After we had been married more than a year, and while we were living at
Six Mile Creek, your father went to my father’s. While he was there it rained so
that the creek got so high he had to come through the woods on the opposite
side of the creek from our home. He came near enough to call to me to make a
good big fire, as he would swim over. He hid his gun in Uncle Marcus Cook’s
empty house until he could get it the next day. Then he tied his clothes on to his
head and swam across. It was early spring and the water was cold. He could
swim splendidly; once I saw him turn over and over in Dutch Creek when the
creek was full.
He used to tell us about swimming the Cumberland River when he was a
boy. He would swim across, get two sprouts about the same size and length, then
string them full of sweet apples, take the little ends between his teeth, a string on
each side, and swim back; so you see he was ingenious even when he was a small
boy. He wore a flax linen shirt, - not another thing -. He could remember his first
pair of pants, children did not wear shoes then, so he would set his traps and go
to them bare foot in the snow.
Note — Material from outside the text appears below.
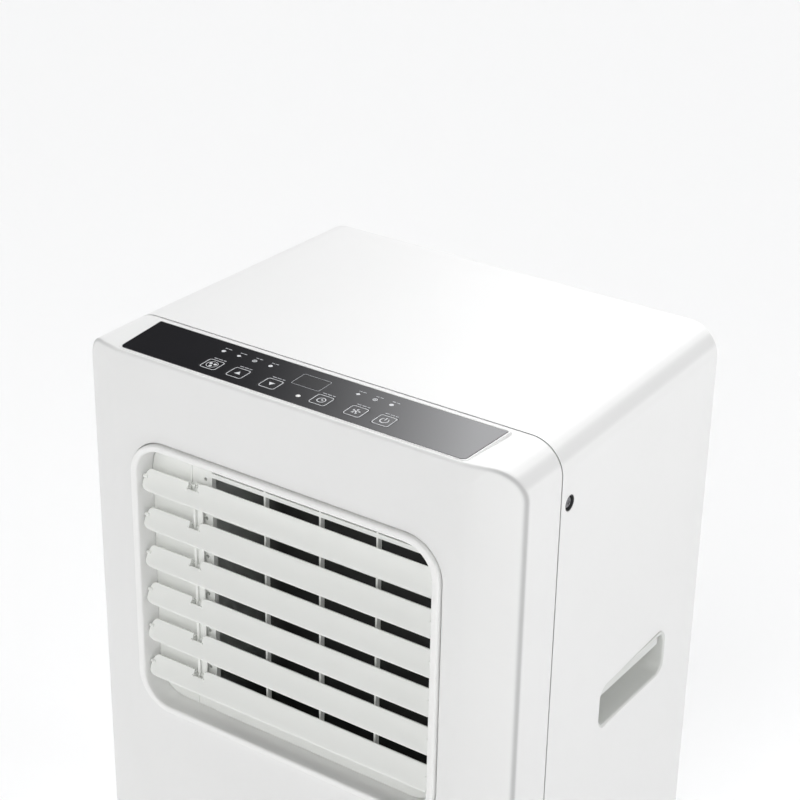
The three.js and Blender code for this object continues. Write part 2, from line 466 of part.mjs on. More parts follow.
function cassette(x0, x1, z0, z1, nx, nz) {
  let s = prismY(rounded(x0, x1, z0, z1, 5, 3), SY(259), SY(267.4));
  const w = (x1 - x0 - 16) / nx;
  const h = (z1 - z0 - 16) / nz;
  for (let i = 0; i < nx; i += 1) {
    for (let k = 0; k < nz; k += 1) {
      const a = x0 + 8 + i * w;
      const b = z0 + 8 + k * h;
      s = s.subtract(box(a + 1.2, a + w - 1.2, SY(250), SY(280), b + 1.2, b + h - 1.2));
    }
  }
  const mid = (x0 + x1) / 2;
  // outer flange that stops the frame against the panel
  s = s.add(prismY(rounded(x0 - 4, x1 + 4, z0 - 4, z1 + 4, 8, 3), SY(265.9), SY(268)).subtract(prismY(rounded(x0 + 6, x1 - 6, z0 + 6, z1 - 6, 3, 2), SY(260), SY(270))));
  return s.add(box(mid - 20, mid + 20, SY(266), SY(272.4), z1 - 7, z1 - 3.5));
}
part('upper_filter', cassette(-FILTER_U.x, FILTER_U.x, FILTER_U.z0, FILTER_U.z1, 6, 4), 0xb9bdba, 0.6);
part('lower_filter', cassette(FILTER_L.x0, FILTER_L.x1, FILTER_L.z0, FILTER_L.z1, 4, 3), 0xb9bdba, 0.6);

const COLLAR_Y = SY(281.8);
part('exhaust_collar', lathe('y', [[DUCT.r, SY(240)], [DUCT.r + 3, SY(240)], [DUCT.r + 3, SY(266)], [DUCT.r + 15, SY(266)], [DUCT.r + 15, SY(269)],
  [DUCT.r + 6, SY(269)], [DUCT.r + 6, COLLAR_Y], [DUCT.r, COLLAR_Y], [DUCT.r, SY(240)]], DUCT.x, DUCT.z, 24), DARK, 0.55);

function plug(x, z) {
  return lathe('y', [[0, SY(250)], [4.9, SY(250)], [5.2, SY(265.9)], [11.5, SY(266.1)], [11.5, SY(268.6)], [4, SY(269.4)], [4, SY(272.6)], [0, SY(272.6)]], x, z, 12);
}
part('bottom_drain_plug', plug(40, PAN_Z + 14), BLACK, 0.8);
part('middle_drain_plug', plug(-60, 372), BLACK, 0.8);
part('cord_gland', lathe('y', [[4.2, SY(256)], [8.6, SY(256)], [8.6, SY(266)], [12.5, SY(266)], [12.5, SY(269)], [7.5, SY(272)], [4.2, SY(272)], [4.2, SY(256)]], GLAND.x, GLAND.z, 12), BLACK, 0.7);

// ------------------------------------------------------------------ upper air path
const DECK_Z = 352;
let deck = box(-206, 206, SY(-20), SY(261), DECK_Z, DECK_Z + 3).add(box(-206, 206, SY(190), SY(193), DECK_Z, DECK_Z + 26));
deck = deck.add(box(-206, 206, SY(252), SY(255), DECK_Z, DECK_Z + 8));
deck = deck.subtract(box(-140, -100, SY(60), SY(110), DECK_Z - 5, DECK_Z + 10));
part('mid_deck', deck, GREY, 0.6);

function coil(x0, x1, y0, y1, z0, z1, fins) {
  let s = box(x0 + 4, x1 - 4, y0 + 3, y1 - 3, z0, z1);
  for (let i = 0; i < fins; i += 1) {
    const x = x0 + 8 + ((x1 - x0 - 16) * i) / (fins - 1);
    s = s.add(box(x - 0.8, x + 0.8, y0, y1, z0 + 1, z1 - 1));
  }
  s = s.add(box(x0, x0 + 1.6, y0 - 2, y1 + 2, z0, z1)).add(box(x1 - 1.6, x1, y0 - 2, y1 + 2, z0, z1));
  s = s.add(box(x0 + 1, x0 + 5, y0 + 3, y1 - 3, z0, z1)).add(box(x1 - 5, x1 - 1, y0 + 3, y1 - 3, z0, z1));
  const n = Math.floor((z1 - z0) / 54);
  for (let i = 0; i < n; i += 1) {
    const z = z0 + 26 + i * 54;
    s = s.add(box(x1 - 1, x1 + 9, (y0 + y1) / 2 - 4, (y0 + y1) / 2 + 4, z - 14, z + 14).subtract(box(x1 - 2, x1 + 4, (y0 + y1) / 2 - 6, (y0 + y1) / 2 + 6, z - 7, z + 7)));
  }
  return s;
}
part('evaporator_coil', coil(-168, 150, SY(212), SY(240), 355.6, 644, 9), 0xb8bdc2, 0.35, 0.8);
part('condenser_coil', coil(-152, 10, SY(206), SY(238), 52.6, 330, 6), 0xb8bdc2, 0.35, 0.8);

// scroll: a spiral wall round the wheel with a back plate that carries the inlet
function scroll(cx, cz, r0, grow, y0, y1, inletR, mouth) {
  const outer = [];
  const inner = [];
  const n = 18;
  for (let i = 0; i <= n; i += 1) {
    const t = i / n;
    const a = THREE.MathUtils.degToRad(mouth + 290 * t);
    const r = r0 + grow * t;
    outer.push([cx + (r + 2.5) * Math.cos(a), cz + (r + 2.5) * Math.sin(a)]);
    inner.push([cx + r * Math.cos(a), cz + r * Math.sin(a)]);
  }
  const wall = prismY([...outer, ...inner.reverse()], y0, y1);
  const plateShape = outer.slice();
  const flat = prismY(plateShape, y1 - 2.5, y1).subtract(cylinder('y', inletR, y1 - 10, y1 + 10, cx, cz, 20));
  return wall.add(flat);
}
function blower(cx, cz, r, y0, y1, blades) {
  // back disc, hub, ring of vanes and a front ring
  let s = cylinder('y', r, y0, y0 + 2.5, cx, cz, 20);
  s = s.add(cylinder('y', 16, y0, y0 + 24, cx, cz, 10));
  s = s.add(cylinder('y', r, y1 - 3, y1, cx, cz, 20).subtract(cylinder('y', r - 16, y1 - 6, y1 + 3, cx, cz, 20)));
  for (let i = 0; i < blades; i += 1) {
    const a = (i / blades) * Math.PI * 2;
    const g = new THREE.BoxGeometry(12, y1 - y0 - 1, 2);
    g.translate(r - 9.5, 0, 0);
    g.rotateY(-a);
    g.translate(cx, (y0 + y1) / 2, cz);
    s = s.add(solidOf(g));
  }
  return s.subtract(cylinder('y', 4.6, y0 - 5, y1 + 5, cx, cz, 8));
}
function motor(cx, cz, y0, y1, shaftTo, armY, arms) {
  let s = lathe('y', [[0, y0], [30, y0], [38, y0 + 6], [38, y1 - 8], [26, y1 - 2], [9, y1 - 2], [9, y1], [4, y1], [4, shaftTo], [0, shaftTo]], cx, cz, 14);
  // flat spider that carries the motor on the open side of its scroll
  const [left, right, low, high] = arms;
  s = s.add(box(cx - left, cx + right, armY - 3, armY, cz - 8, cz + 8)).add(box(cx - 8, cx + 8, armY - 3, armY, cz - low, cz + high));
  return s;
}
const FAN_U = { x: 20, z: 512 };
const FAN_L = { x: 92, z: 214 };
const standU = [-50, 70].map((x) => box(x - 2, x + 2, SY(106), SY(188), DECK_Z + 3.4, FAN_U.z - 86));
const insideU = cylinder('y', 108, SY(90), SY(193.4), FAN_U.x, FAN_U.z, 18);
part('upper_fan_housing', scroll(FAN_U.x, FAN_U.z, 108, 34, SY(104), SY(196), 82, 100).add(join(standU).subtract(insideU)), 0x2f3135, 0.6);
part('upper_blower_wheel', blower(FAN_U.x, FAN_U.z, 98, SY(112), SY(186), 12), 0x55585d, 0.55);
part('upper_fan_motor', motor(FAN_U.x, FAN_U.z, SY(36), SY(107), SY(138), SY(103.7), [120, 141, 131, 30]), STEEL, 0.4, 0.7);
const standL = [55, 130].map((x) => box(x - 2, x + 2, SY(120), SY(186), PAN_Z + 4.4, FAN_L.z - 70));
const insideL = cylinder('y', 82, SY(100), SY(185.4), FAN_L.x, FAN_L.z, 18);
part('lower_fan_housing', scroll(FAN_L.x, FAN_L.z, 82, 22, SY(118), SY(188), 62, 60).add(join(standL).subtract(insideL)), 0x2f3135, 0.6);
part('lower_blower_wheel', blower(FAN_L.x, FAN_L.z, 74, SY(124), SY(180), 10), 0x55585d, 0.55);
part('lower_fan_motor', motor(FAN_L.x, FAN_L.z, SY(52), SY(120), SY(146), SY(117.7), [93, 106, 100, 86]), STEEL, 0.4, 0.7);

// ------------------------------------------------------------------ refrigeration set and electrics
const COMP = { x: -108, y: SY(96) };
let comp = lathe('z', [[0, 104], [46, 104], [58, 112], [60, 122], [60, 262], [56, 280], [40, 294], [16, 300], [0, 300]], COMP.x, COMP.y, 18);
comp = comp.add(prismZ(rounded(COMP.x - 72, COMP.x + 72, COMP.y - 72, COMP.y + 78, 26, 2), 98, 106));
for (const [dx, dy] of [[-56, -56], [56, -56], [0, 67]]) comp = comp.subtract(cylinder('z', 5.6, 90, 115, COMP.x + dx, COMP.y + dy, 8));
// suction accumulator, strapped to the compressor's side
comp = comp.add(lathe('z', [[0, 150], [12, 150], [22, 158], [22, 250], [12, 262], [0, 262]], COMP.x + 20, COMP.y - 88, 12).add(cylinder('z', 5, 255, 276, COMP.x + 20, COMP.y - 88, 8)));
comp = comp.add(box(COMP.x + 8, COMP.x + 18, COMP.y - 80, COMP.y - 50, 190, 214));
part('compressor', comp, 0x1d1e21, 0.4, 0.3);
let foot = 1;
for (const [dx, dy] of [[-56, -56], [56, -56], [0, 67]]) {
  const fx = COMP.x + dx;
  const fy = COMP.y + dy;
  part(`compressor_grommet_${foot}`, lathe('z', [[0, PAN_Z + 4.3], [11, PAN_Z + 4.3], [11, 97.7], [5, 97.7], [5, 106.3], [8, 106.3], [8, 109], [0, 109]], fx, fy, 10), BLACK, 0.85);
  foot += 1;
}
part('suction_pipe', tube([[COMP.x + 20, COMP.y - 88, 276.6], [COMP.x + 20, COMP.y - 88, 330], [-120, SY(76), 345], [-122, SY(88), 366], [-146, SY(130), 378], [-170, SY(190), 384], [-182, SY(222), 398], [-179, SY(226), 408], [-169.8, SY(226), 408]], 4.6, 22, 6), COPPER, 0.3, 0.9);
part('discharge_pipe', tube([[COMP.x, COMP.y, 300.6], [COMP.x, COMP.y, 322], [-150, SY(120), 336], [-168, SY(176), 328], [-170, SY(212), 308], [-163, SY(222), 300], [-153.6, SY(222), 300]], 4, 20, 6), COPPER, 0.3, 0.9);

let ebox = box(152, 205, SY(16), SY(100), 440, 596).subtract(box(154.5, 202.5, SY(18.5), SY(97.5), 442.5, 610));
ebox = ebox.subtract(box(150, 156, SY(60), SY(80), 450, 460));
ebox = ebox.add(box(201.5, 205, SY(16), SY(86), DECK_Z + 3.4, 444));
part('electrical_box', ebox, STEEL, 0.5, 0.6);
part('electrical_box_cover', box(151, 205.6, SY(15), SY(101), 596.3, 598.6).add(box(156, 201, SY(20), SY(96), 592, 597)), STEEL, 0.5, 0.6);
part('run_capacitor', cylinder('z', 18, 443, 500, 178, SY(44), 12).add(cylinder('z', 6, 499, 506, 178, SY(44), 6)), 0xd8d8d4, 0.4, 0.2);

export default cabinet;
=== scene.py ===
import json
import math

import bmesh
import bpy
from mathutils import Matrix, Vector

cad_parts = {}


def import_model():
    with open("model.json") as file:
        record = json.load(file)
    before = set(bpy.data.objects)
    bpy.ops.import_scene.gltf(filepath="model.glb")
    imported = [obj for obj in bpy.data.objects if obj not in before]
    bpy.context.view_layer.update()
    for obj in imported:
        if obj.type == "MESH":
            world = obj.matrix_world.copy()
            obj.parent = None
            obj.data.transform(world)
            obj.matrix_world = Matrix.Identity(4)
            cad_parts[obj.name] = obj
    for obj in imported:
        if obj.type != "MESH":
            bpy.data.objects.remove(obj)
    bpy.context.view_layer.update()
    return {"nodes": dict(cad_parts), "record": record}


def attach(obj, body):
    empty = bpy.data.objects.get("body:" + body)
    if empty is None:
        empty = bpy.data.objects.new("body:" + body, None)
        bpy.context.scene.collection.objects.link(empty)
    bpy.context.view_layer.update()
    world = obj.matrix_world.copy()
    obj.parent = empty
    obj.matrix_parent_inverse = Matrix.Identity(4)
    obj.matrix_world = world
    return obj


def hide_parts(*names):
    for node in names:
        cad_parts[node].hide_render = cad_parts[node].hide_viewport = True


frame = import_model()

NODES = frame["nodes"]
SLOT = {s["node"]: s.get("material_slot") for s in frame["record"]["subparts"]}
COL = bpy.context.scene.collection
MM = 0.001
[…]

His mother would let him have her sieve to catch
snow birds with in the yard, by tying a string to the trigger and pulling when the
birds got under.
Your father loved to skate, and used to go on the Rockport mill pond with
Gill Shaw and Jim Rupert and others. I think I never knew anyone who enjoyed
sleigh riding as he did. He would take his sleigh and hitch up and go as far as
Stockland to church at night, and sometimes to New Hartford.